**Description of the task**
Only the lines from the first one through the line with "ball_d = 60.5; // [50:0.5:80]" should be printed, exactly as they appear.

**Entries with model source code**

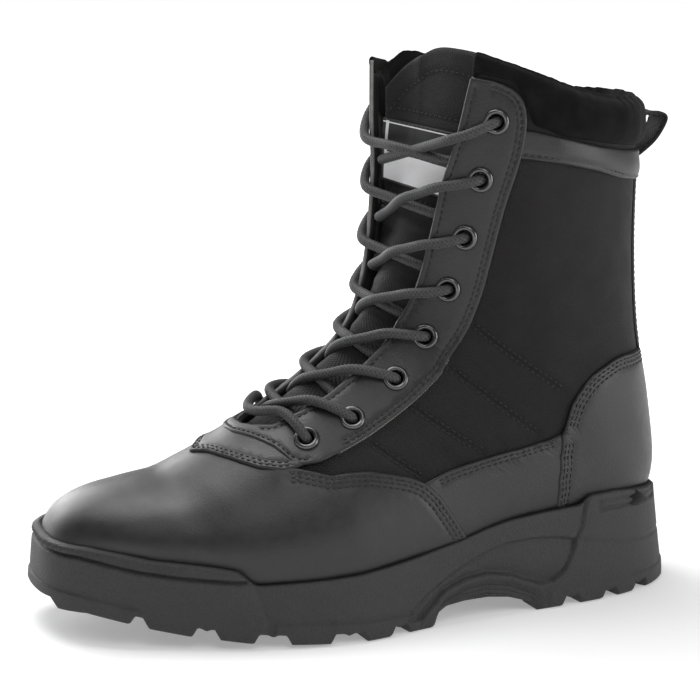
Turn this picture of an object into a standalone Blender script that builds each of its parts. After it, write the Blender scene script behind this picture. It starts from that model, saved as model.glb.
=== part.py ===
"""Left high lace-up boot, standing on its sole.

The toe points to -Y, the outer side to +X. Stations run along the last from
the toe tip (0) over the instep and up the shaft (20). Angles run round each
section from the front ridge (0) to the sole or back seam (180), positive on
the outer side.
"""
import math

import bmesh
import bpy
import numpy as np
from mathutils import Vector

# Driving sizes in metres
LENGTH = 0.300
BALL_WIDTH = 0.110
HEIGHT = 0.250
WALL = 0.0024
GAP = 0.0003
LEATHER = 0.0014
FACING = 0.0017
STRAP = 0.0018
SEAM = 0.0005
COLLAR_OUT = 0.0032
COLLAR_IN = 0.0046
COLLAR_LINING = 0.0013
COLLAR_WRAP = 0.0032
TONGUE_THICKNESS = 0.0040
TONGUE_CLEARANCE = 0.0010
LABEL_THICKNESS = 0.0007
LABEL_LIFT = 0.0006
INSOLE_THICKNESS = 0.0040
LACE_RADIUS = 0.0022
LACE_CLEARANCE = 0.0006
EYELET_RADIUS = 0.0056
EYELET_HOLE = 0.0032
EYELET_BARREL = 0.0039
EYELET_RIM = 0.0010
HOLE_CLEARANCE = 0.0006
RIM_WALL = 0.0020
LUG_DEPTH = 0.0042
LUG_REACH = 0.016
LUG_TAPER = 0.0022
SIDE_STEP = 0.0012
ARCH_STEP = 0.0018
LOOP_WIDTH = 0.016
LOOP_THICKNESS = 0.0015

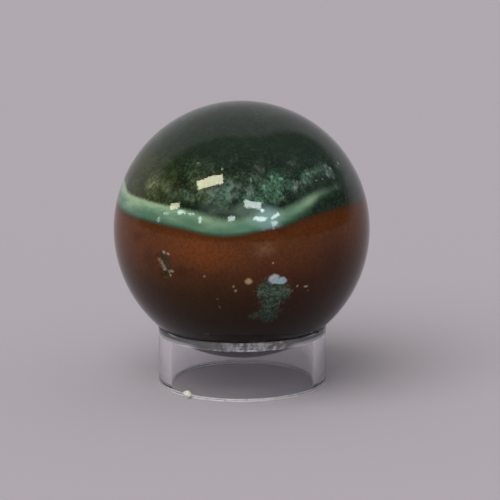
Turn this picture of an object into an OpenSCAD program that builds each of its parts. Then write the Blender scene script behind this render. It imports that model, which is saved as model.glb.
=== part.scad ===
// Polished stone ball resting in the conical seat of a clear ring stand.
// The origin is the centre of the ring's foot, +Z is up and the front faces -Y.

/* [Ball] */
// Diameter of the polished ball
ball_d = 60.5; // [50:0.5:80]

/* [Natural pit] */
// Length of the natural pit in the ball's polished face
pit_l = 6.2; // [4:0.1:9]
// Width of the pit at its middle
pit_w = 3.4; // [2:0.1:4]
// Depth of the pit at its middle, below the polished face
pit_depth = 0.6; // [0.3:0.1:1]
// Angle round the ball from the front to the pit
pit_turn = 37; // [0:1:90]
// Angle from the ball's equator down to the middle of the pit
pit_drop = 7; // [0:1:30]
// Lean of the pit's long axis from upright
pit_lean = 20; // [0:1:45]

/* [Ring stand] */
// Outside diameter of the ring
ring_d = 40; // [36:0.5:44]
// Height of the ring
ring_h = 14; // [12:0.5:25]
// Thickness of the ring's wall
wall = 3; // [2:0.1:4]
// Slope of the conical seat, from the horizontal
seat_slope = 40; // [30:1:50]
// Width of the flat rim left outside the seat
rim_land = 0.3; // [0.3:0.1:0.8]
// Width of the chamfer that breaks the ring's sharp edges
edge_break = 0.2; // [0.1:0.05:0.3]

/* [Hidden] */
$fn = 128;

ball_r = ball_d / 2;
ring_r = ring_d / 2;
bore_r = ring_r - wall;
rim_r = ring_r - rim_land;
seat_h = (rim_r - bore_r) * tan(seat_slope);

// The ball touches the seat where the cone is tangent to it, or else at the nearer edge of the cone.
contact_r = max(bore_r, min(rim_r, ball_r * sin(seat_slope)));
contact_z = ring_h - (rim_r - contact_r) * tan(seat_slope);
ball_z = contact_z + sqrt(pow(ball_r, 2) - pow(contact_r, 2));

// The pit is a row of overlapping round hollows, the middle one pit_w wide at the polished face.
PIT_HOLLOWS = 5;
END_SHARE = 0.65;
hollow_r = (pow(pit_w / 2, 2) + pow(pit_depth, 2)) / (2 * pit_depth);
half_row = (pit_l - END_SHARE * pit_w) / 2;

// Size of a hollow as a share of the middle one, for t from -1 to 1 along the row.
function hollow_share(t) = 1 - (1 - END_SHARE) * pow(t, 2);

// Angle that an arc of this length spans on the ball's surface.
function surface_angle(arc) = arc / ball_r * 180 / PI;

module pit() {
    rotate([0, 0, -pit_turn])
        rotate([pit_drop, 0, 0])
            rotate([0, -pit_lean, 0])
                for (t = [-1 : 2 / (PIT_HOLLOWS - 1) : 1]) {
                    share = hollow_share(t);
                    rotate([surface_angle(t * half_row), 0, 0])
                        translate([0, -(ball_r + share * (hollow_r - pit_depth)), 0])
                            sphere(share * hollow_r);
                }
}

module stone_ball() {
    color("#4a3a2a")
        translate([0, 0, ball_z])
            difference() {
                sphere(ball_r);
                pit();
            }
}

module ring_stand() {
    color([0.86, 0.85, 0.88, 0.4])
        rotate_extrude()
            polygon([
                [bore_r + edge_break, 0],
                [ring_r - edge_break, 0],
                [ring_r, edge_break],
                [ring_r, ring_h - edge_break],
                [ring_r - edge_break, ring_h],
                [rim_r, ring_h],
                [bore_r, ring_h - seat_h],
                [bore_r, edge_break]
            ]);
}

stone_ball();
ring_stand();
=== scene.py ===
"""Looks of a polished banded stone ball on a clear ring stand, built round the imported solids."""

import math

import bmesh
import bpy
from mathutils import Matrix, Vector, noise


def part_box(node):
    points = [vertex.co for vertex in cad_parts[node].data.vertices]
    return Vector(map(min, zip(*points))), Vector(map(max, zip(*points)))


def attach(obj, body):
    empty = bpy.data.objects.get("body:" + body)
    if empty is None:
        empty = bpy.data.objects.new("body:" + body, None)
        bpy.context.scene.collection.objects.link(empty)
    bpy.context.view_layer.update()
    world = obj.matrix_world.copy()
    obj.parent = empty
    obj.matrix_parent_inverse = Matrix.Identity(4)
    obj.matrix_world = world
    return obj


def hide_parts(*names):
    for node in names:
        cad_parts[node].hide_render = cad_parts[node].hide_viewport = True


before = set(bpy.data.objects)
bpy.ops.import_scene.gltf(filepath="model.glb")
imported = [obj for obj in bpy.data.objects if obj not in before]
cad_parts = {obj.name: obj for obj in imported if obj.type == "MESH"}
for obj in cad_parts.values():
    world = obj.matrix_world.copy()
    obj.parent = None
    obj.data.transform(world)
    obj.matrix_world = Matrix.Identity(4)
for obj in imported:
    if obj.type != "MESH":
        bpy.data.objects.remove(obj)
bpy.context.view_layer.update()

BODY = "root"
MM = 0.001

# ---- the frame's sizes, in metres
BALL_LOW, BALL_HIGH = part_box("stone_ball")
BALL_R = min(BALL_HIGH[axis] - BALL_LOW[axis] for axis in range(3)) / 2
BALL_CENTRE = Vector((0, 0, (BALL_LOW.z + BALL_HIGH.z) / 2))

PIT_LENGTH = 6.2 * MM
PIT_WIDTH = 3.4 * MM
PIT_DEPTH = 0.6 * MM
PIT_TURN = math.radians(37)
PIT_DROP = math.radians(7)
PIT_LEAN = math.radians(20)

RING_LOW, RING_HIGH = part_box("ring_stand")
RING_R = (RING_HIGH.y - RING_LOW.y) / 2
RING_H = RING_HIGH.z
RING_WALL = 3 * MM
RIM_LAND = 0.3 * MM
EDGE_BREAK = 0.2 * MM
SEAT_SLOPE = math.radians(40)

# ---- the photograph's camera
PHOTO_SIDE = 500
SENSOR = 36.0
CLIP_NEAR = 0.01
CLIP_FAR = 50
BALL_PIXEL = (241.85, 228.6)
BALL_PIXEL_R = 128.2
CAMERA_DISTANCE = 0.504
CAMERA_ELEVATION = math.radians(10.88)
CAMERA_ROLL = math.radians(0.26)
FOCAL_PIXELS = BALL_PIXEL_R / math.tan(math.asin(BALL_R / CAMERA_DISTANCE))
TOWARD_BALL = Vector((0, math.cos(CAMERA_ELEVATION), -math.sin(CAMERA_ELEVATION)))
CAMERA_PLACE = BALL_CENTRE - CAMERA_DISTANCE * TOWARD_BALL


def camera_axes():
    """The camera's right, up and forward directions; the ball's centre lands on BALL_PIXEL."""
    up = Vector((1, 0, 0)).cross(TOWARD_BALL)
    aside = (BALL_PIXEL[0] - PHOTO_SIDE / 2) / FOCAL_PIXELS
    above = (PHOTO_SIDE / 2 - BALL_PIXEL[1]) / FOCAL_PIXELS
    forward = (TOWARD_BALL - Vector((aside, 0, 0)) - up * above).normalized()
    right = forward.cross(Vector((0, 0, 1))).normalized()
    up = right.cross(forward)
    turn = Matrix.Rotation(CAMERA_ROLL, 3, forward)
    return turn @ right, turn @ up, forward


CAMERA_RIGHT, CAMERA_UP, CAMERA_FORWARD = camera_axes()


def add_camera():
    data = bpy.data.cameras.new("camera")
    data.sensor_width = SENSOR
    data.lens = FOCAL_PIXELS * SENSOR / PHOTO_SIDE
    data.clip_start = CLIP_NEAR
    data.clip_end = CLIP_FAR
    camera = bpy.data.objects.new("camera", data)
    axes = Matrix((CAMERA_RIGHT, CAMERA_UP, -CAMERA_FORWARD)).transposed()
    camera.matrix_world = Matrix.Translation(CAMERA_PLACE) @ axes.to_4x4()
    bpy.context.scene.collection.objects.link(camera)
    bpy.context.scene.camera = camera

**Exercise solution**
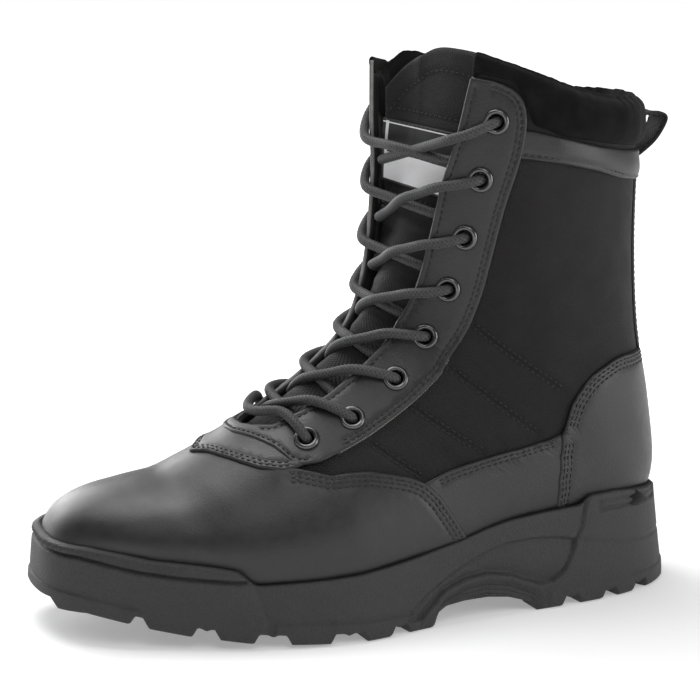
Turn this picture of an object into a standalone Blender script that builds each of its parts. After it, write the Blender scene script behind this picture. It starts from that model, saved as model.glb.
=== part.py ===
"""Left high lace-up boot, standing on its sole.

The toe points to -Y, the outer side to +X. Stations run along the last from
the toe tip (0) over the instep and up the shaft (20). Angles run round each
section from the front ridge (0) to the sole or back seam (180), positive on
the outer side.
"""
import math

import bmesh
import bpy
import numpy as np
from mathutils import Vector

# Driving sizes in metres
LENGTH = 0.300
BALL_WIDTH = 0.110
HEIGHT = 0.250
WALL = 0.0024
GAP = 0.0003
LEATHER = 0.0014
FACING = 0.0017
STRAP = 0.0018
SEAM = 0.0005
COLLAR_OUT = 0.0032
COLLAR_IN = 0.0046
COLLAR_LINING = 0.0013
COLLAR_WRAP = 0.0032
TONGUE_THICKNESS = 0.0040
TONGUE_CLEARANCE = 0.0010
LABEL_THICKNESS = 0.0007
LABEL_LIFT = 0.0006
INSOLE_THICKNESS = 0.0040
LACE_RADIUS = 0.0022
LACE_CLEARANCE = 0.0006
EYELET_RADIUS = 0.0056
EYELET_HOLE = 0.0032
EYELET_BARREL = 0.0039
EYELET_RIM = 0.0010
HOLE_CLEARANCE = 0.0006
RIM_WALL = 0.0020
LUG_DEPTH = 0.0042
LUG_REACH = 0.016
LUG_TAPER = 0.0022
SIDE_STEP = 0.0012
ARCH_STEP = 0.0018
LOOP_WIDTH = 0.016
LOOP_THICKNESS = 0.0015

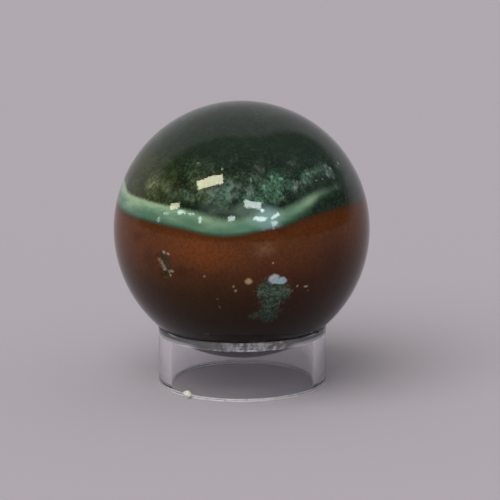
Turn this picture of an object into an OpenSCAD program that builds each of its parts. Then write the Blender scene script behind this render. It imports that model, which is saved as model.glb.
=== part.scad ===
// Polished stone ball resting in the conical seat of a clear ring stand.
// The origin is the centre of the ring's foot, +Z is up and the front faces -Y.

/* [Ball] */
// Diameter of the polished ball
ball_d = 60.5; // [50:0.5:80]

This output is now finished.